Note that mysql_close is a no-operation (no-op) for connections that are created using mysql_pconnect. This means persistent connection cannot be closed by client at will. Such connection will be closed by mysqldb server when no activity occurs on the connection for duration more than wait_timeout. If wait_timeout is large value (say 30 min) then mysql db server can easily reach max_connections limit. In such case, mysql db will not accept any future connection request. This is when your pager starts beeping.
In order to avoid reaching max_connections limit, use of Persistent connection need careful balancing of following variables...
Number of apache processes on one host
Total number of hosts running apache
wait_timout variable in mysql db server
max_connections variable in mysql db server
Number of requests served by one apache process before it is re-spawned
So, pl use persistent connection after enough deliberation. You may not want to invite complex runtime issues for a small gain that you get from persistent connection.
Creating connections to the database is a fairly expensive operation. Persistent connections are a good idea. In the ASP.Net and Java world, we have "connection pooling", which is roughly the same thing, and also a good idea.
IMO, The real answer to this question is whatever works best for you app.
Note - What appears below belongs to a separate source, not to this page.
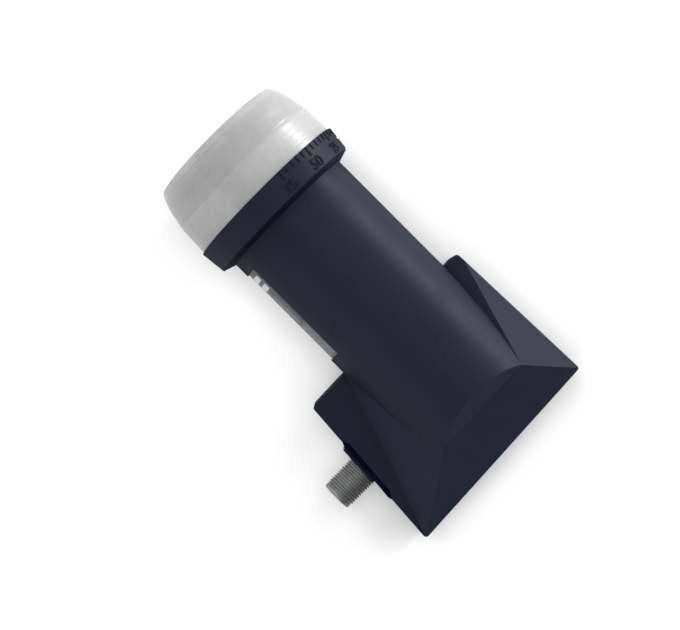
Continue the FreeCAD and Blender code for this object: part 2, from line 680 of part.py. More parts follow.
sec.addGeometry(Part.Circle(Vector(PH.v, PY.v, 0), Vector(0, 0, 1), 0.4), False)
doc.recompute()
pipe = bent.newObject("PartDesign::AdditivePipe", "probe_pipe")
pipe.Profile = sec
pipe.Spine = (path, ["Edge1", "Edge2", "Edge3"])
doc.recompute()


def sleeve(name, x, y, z, h, axis, r_in):
    return cut(name, cyl(name + "_out", 1.2, h, x, y, z, axis), cyl(name + "_in", r_in, h, x, y, z, axis))


# each sleeve fills its hole in the casting round its probe
sleeve_v = common("sleeve_v", [sleeve("sleeve_v_tube", PV, 0, -12.0, 3.2, "Z", 0.4),
                               cut("not_bore", box("around", 30, 50, -20, 20, -14, 5),
                                   cyl("bore_core", D["guide_rad"], 40.0, 20.0, 0, 0, "X"))])
sleeve_h = sleeve("sleeve_h", PH, 9.0, 0, 2.9, "Y", 0.4)
probe_sleeves = group("probe_sleeves", [sleeve_v, sleeve_h])
isolation_pin = cyl("isolation_pin", 0.6, 23.8, 41.5, -11.9, 0, "Y")

# ------------------------------------------------------------ chamber cover
shield_cover = new_body("shield_cover")
CT = D["tray_rim"] + D["cover_thick"]
sk = poly(shield_cover, "cover_plan", "XY_Plane", [[(TF, -TL), (TR, -TL), (TR, TG), (TF, TG)]], offset=-CT)
feature(shield_cover, "Pad", "cover_pad", sk, D["cover_thick"])
rib = D["cover_rib"]
ribs = [
    [(TF + tw + 0.3, -14.0), (TR - tw - 0.3, -14.0), (TR - tw - 0.3, -14.0 + rib), (TF + tw + 0.3, -14.0 + rib)],
]
sk = poly(shield_cover, "rib_plan", "XY_Plane", ribs, offset=-D["tray_rim"])
feature(shield_cover, "Pad", "rib_pad", sk, D["tray_rim"] - (D["board_top"] + D["board_thick"]))
sk = poly(shield_cover, "rib_plan_b", "XY_Plane", [
    [(TF + tw + 0.3, 3.0), (TR - tw - 0.3, 3.0), (TR - tw - 0.3, 3.0 + rib), (TF + tw + 0.3, 3.0 + rib)]],
    offset=-D["tray_rim"])
feature(shield_cover, "Pad", "rib_pad_b", sk, D["tray_rim"] - (D["board_top"] + D["board_thick"]))
sk = circles(shield_cover, "cover_posts", "XY_Plane", [(x, y, 1.75) for x, y in COVER_SCREWS], offset=-D["tray_rim"] - 0.01)
feature(shield_cover, "Pad", "cover_posts_pad", sk, D["tray_rim"] + 0.01 - (D["board_top"] + D["board_thick"]))
vol = shield_cover.Shape.Volume
sk = circles(shield_cover, "cover_holes", "XY_Plane", [(x, y, 1.1) for x, y in COVER_SCREWS], offset=-CT - 0.5)
feature(shield_cover, "Pocket", "cover_holes_cut", sk, 12.0, Reversed=True)
vol = smaller(shield_cover, vol, "cover holes")
shield_screws = group("shield_screws", [
    fuse("shield_screw_%d" % i, [
        cyl("shield_head_%d" % i, D["cover_screw_head"], 1.3, x, y, -CT - 1.3),
        cyl("shield_shank_%d" % i, D["cover_screw_rad"], 10.2, x, y, -CT - 0.1)])
    for i, (x, y) in enumerate(COVER_SCREWS)])

# --------------------------------------------------------------- connector
CX, CZ = D["conn_x"], -D["conn_low"]
barrel = new_body("connector_barrel")
sk = poly(barrel, "barrel_profile", "XY_Plane", [[
    (-D["conn_end"] , D["conn_core_rad"]), (-D["conn_end"], D["thread_rad"] - 0.35), (-D["conn_end"] + 0.35, D["thread_rad"]),
    (-D["thread_start"], D["thread_rad"]), (-D["thread_start"], D["shank_rad"]),
    (-D["conn_flange_out"], D["shank_rad"]), (-D["conn_flange_out"], D["conn_flange_rad"]),
    (-TL, D["conn_flange_rad"]), (-TL, 4.0), (-TL + tw, 4.0), (-TL + tw, D["conn_core_rad"])]])
revolve(barrel, "barrel_revolve", sk)
insulator = new_body("connector_insulator")
sk = poly(insulator, "insulator_profile", "XY_Plane", [[
    (-D["conn_end"] + 0.8, 0.75), (-D["conn_end"] + 0.8, D["conn_core_rad"]), (-TL + tw, D["conn_core_rad"]),
    (-TL + tw, D["contact_rad"]), (-D["contact_end"] + 6.0, D["contact_rad"]), (-D["contact_end"] + 6.0, 1.0),
    (-D["contact_end"], 1.0), (-D["contact_end"], 0.75)]])
revolve(insulator, "insulator_revolve", sk)
contact = new_body("connector_contact")
sk = poly(contact, "contact_profile", "XY_Plane", [[
    (-D["contact_end"], 0.5), (-D["contact_end"], 1.0), (-D["contact_end"] + 6.0, 1.0),
    (-D["contact_end"] + 6.0, D["contact_rad"]), (-D["contact_tail"], D["contact_rad"]), (-D["contact_tail"], 0),
    (-D["contact_end"] + 5.4, 0), (-D["contact_end"] + 5.4, 0.5)]])
revolve(contact, "contact_revolve", sk)
# the connector is drawn along X and turned to lie along Y at its place
for b in (barrel, insulator, contact):
    b.Placement = Placement(Vector(CX.v, 0, CZ.v), Rotation(Vector(0, 0, 1), 90))
    b.setExpression("Placement.Base.x", CX.e)
    b.setExpression("Placement.Base.z", CZ.e)

collar_body = new_body("collar_flange")
sk = poly(collar_body, "collar_plan", "XY_Plane", [COLLAR_OUT], offset=-D["collar_bottom"])
feature(collar_body, "Pad", "collar_pad", sk, D["collar_bottom"] - D["collar_top"])
collar_core = box("collar_core", D["collar_left"], D["collar_right"], -33.8, -D["conn_flange_out"], -D["collar_bottom"], LOW)
collar_hole = cyl("collar_hole_tool", D["collar_hole"], 14.0, CX, -28.0, CZ, "-Y")
collar = cut("connector_collar", fuse("collar_whole", [collar_body, collar_core]), collar_hole)

plate_body = new_body("plate_body")
sk = poly(plate_body, "plate_plan", "XY_Plane", [[
    (36.2, -34.4378), (36.2, -35.3), (36.5, -35.42), (47.6, -36.0), (48.4, -35.75), (48.4, -35.1432)]],
    offset=-D["plate_bottom"])
feature(plate_body, "Pad", "plate_pad", sk, D["plate_bottom"] - D["plate_top"])
plate = cut("connector_plate", plate_body, cyl("plate_hole_tool", D["shank_rad"] + 0.1, 14.0, CX, -28.0, CZ, "-Y"))
doc.recompute()

# ------------------------------------------------ what the board carries
def chip(name, x, y, lx, ly, lz):
    return box(name, x - lx / 2.0, x + lx / 2.0, y - ly / 2.0, y + ly / 2.0, BZ - lz, BZ)


low_noise = group("low_noise_transistors", [
    chip("transistor_0", 40.6, -2.6, 1.3, 1.3, 0.7), chip("transistor_1", 45.0, 10.6, 1.3, 1.3, 0.7),
    chip("transistor_2", 43.2, -6.0, 1.3, 1.3, 0.7)])
mixer = chip("mixer_chip", 48.0, -8.5, 5.0, 5.0, 0.9)
crystal = chip("reference_crystal", 41.6, -10.0, 3.2, 2.5, 0.8)
regulator = new_body("voltage_regulator")
sk = poly(regulator, "regulator_plan", "XY_Plane", [[
    (38.2, -22.6), (44.7, -22.6), (44.7, -19.1), (42.9, -19.1), (42.9, -17.3), (40.0, -17.3), (40.0, -19.1), (38.2, -19.1)]],
    offset=BZ - 1.6)
feature(regulator, "Pad", "regulator_pad", sk, 1.6)
capacitor = cyl("storage_capacitor", 2.5, 5.2, 51.0, -18.6, BZ, "-Z")
chips = []
for i, (x, y) in enumerate([(37.9, -3.2), (42.6, -3.4), (46.4, -3.2), (50.2, -3.6), (41.0, 7.4), (48.4, 8.6), (40.4, 11.8),
                            (50.2, 12.4), (38.0, -8.0), (52.6, -8.6), (47.2, -17.6), (46.6, -21.6), (37.4, -16.6), (54.9, -15.6)]):
    chips.append(chip("chip_%d" % i, x, y, 1.2, 0.7, 0.6))
chip_parts = group("chip_parts", chips)
doc.recompute()

# ------------------------------------------------------------- check, write
NODES = {
    "near_shell": near_shell, "back_shell": back_shell, "shell_screws": shell_screws,
    "feed_cap": feed_cap, "cap_seal": cap_seal, "horn_casting": chassis, "main_board": main_board,
    "vertical_probe": vertical_probe, "crosswise_probe": bent, "probe_sleeves": probe_sleeves,
    "isolation_pin": isolation_pin, "shield_cover": shield_cover, "shield_screws": shield_screws,
    "connector_barrel": barrel, "connector_insulator": insulator, "connector_contact": contact,
    "connector_collar": collar, "connector_plate": plate, "low_noise_transistors": low_noise,
    "mixer_chip": mixer, "reference_crystal": crystal, "voltage_regulator": regulator,
    "storage_capacitor": capacitor, "chip_parts": chip_parts, "rating_label": label,
}
doc.recompute()
bad = []
for o in doc.Objects:
    st = [s for s in o.State if s in ("Invalid", "Error")]
    if st:
        bad.append("%s: %s" % (o.Name, ",".join(st)))
for name, o in NODES.items():
    o.Label = name
    if o.Shape.isNull() or not o.Shape.isValid() or o.Shape.Volume <= 0:
        bad.append("%s: shape not valid" % name)
if bad:
    raise RuntimeError("; ".join(bad))
for name, o in NODES.items():
    s = o.Shape
    s.exportStep("parts/%s.step" % name)
    bb = s.BoundBox
    print("%-22s solids %2d volume %9.2f  x %.2f..%.2f y %.2f..%.2f z %.2f..%.2f" % (
        name, len(s.Solids), s.Volume, bb.XMin, bb.XMax, bb.YMin, bb.YMax, bb.ZMin, bb.ZMax))
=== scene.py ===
import bpy
import bmesh
import json
import math
from mathutils import Matrix, Vector


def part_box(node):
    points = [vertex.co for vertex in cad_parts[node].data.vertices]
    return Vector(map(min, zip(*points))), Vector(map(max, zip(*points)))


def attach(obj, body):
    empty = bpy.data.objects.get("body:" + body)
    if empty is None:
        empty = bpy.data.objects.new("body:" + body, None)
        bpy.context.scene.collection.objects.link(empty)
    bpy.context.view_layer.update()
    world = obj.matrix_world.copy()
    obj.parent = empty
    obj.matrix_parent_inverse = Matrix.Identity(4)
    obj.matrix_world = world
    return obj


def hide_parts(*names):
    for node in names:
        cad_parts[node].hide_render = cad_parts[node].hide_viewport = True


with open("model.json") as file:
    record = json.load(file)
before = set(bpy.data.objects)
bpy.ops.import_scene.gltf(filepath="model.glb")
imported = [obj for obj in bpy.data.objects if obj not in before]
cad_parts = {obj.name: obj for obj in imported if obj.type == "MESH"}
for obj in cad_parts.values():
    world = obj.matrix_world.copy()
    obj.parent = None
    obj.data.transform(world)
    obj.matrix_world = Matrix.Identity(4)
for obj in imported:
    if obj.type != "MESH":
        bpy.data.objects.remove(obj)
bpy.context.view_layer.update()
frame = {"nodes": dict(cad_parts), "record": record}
N = frame["nodes"]
MM = 0.001
scene = bpy.context.scene

# ------------------------------------------------------------ camera, stage
# The view looks straight down on the part, with its length running to the
# lower right.
cam_data = bpy.data.cameras.new("view")
cam_data.sensor_fit = "HORIZONTAL"
cam_data.sensor_width = 36.0
cam_data.lens = 108.85
cam_data.clip_start = 0.01
cam_data.clip_end = 20.0
cam = bpy.data.objects.new("view", cam_data)
scene.collection.objects.link(cam)
right = Vector((0.70608, 0.70815, 0.0)).normalized()
up = Vector((-right.y, right.x, 0.0))
M = Matrix.Identity(4)
for i in range(3):
    M[i][0], M[i][1], M[i][2] = right[i], up[i], (0.0, 0.0, 1.0)[i]
M.translation = Vector((9.02, -9.53, 563.0)) * MM
cam.matrix_world = M
scene.camera = cam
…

I would recommend you benchmark your app using both persistent and non-persistent connections.
Maggie Nelson # Objectively Oriented posted about this in August and Robert Swarthout made an accompanying post with some hard numbers. Both are pretty good reads.
In my humble opinion:
When using PHP for web development, most of your connection will only "live" for the life of the page executing. A persistant connection is going to cost you a lot of overhead as you'll have to put it in the session or some such thing.
99% of the time a single non-persistant connection that dies at the end of the page execution will work just fine.
The other 1% of the time, you probably should not be using PHP for the app, and there is no perfect solution for you.
In general, you'll need to use non-persistent connections sometimes, and it's nice to have a single pattern to apply to db connection design (as long as there's relatively little upside to using persistent connections in your context.)
I was going to ask this same question but rather than ask the same question again I'll just add some information that I've found.
Are PHP persistent connections evil ?
Persistent Database Connections
It is also worth noting that the newer mysqli extension does not even include the option to use persistent database connections.
I'm still using persitent connections at the moment but plan to switch to non-persistent in the near future.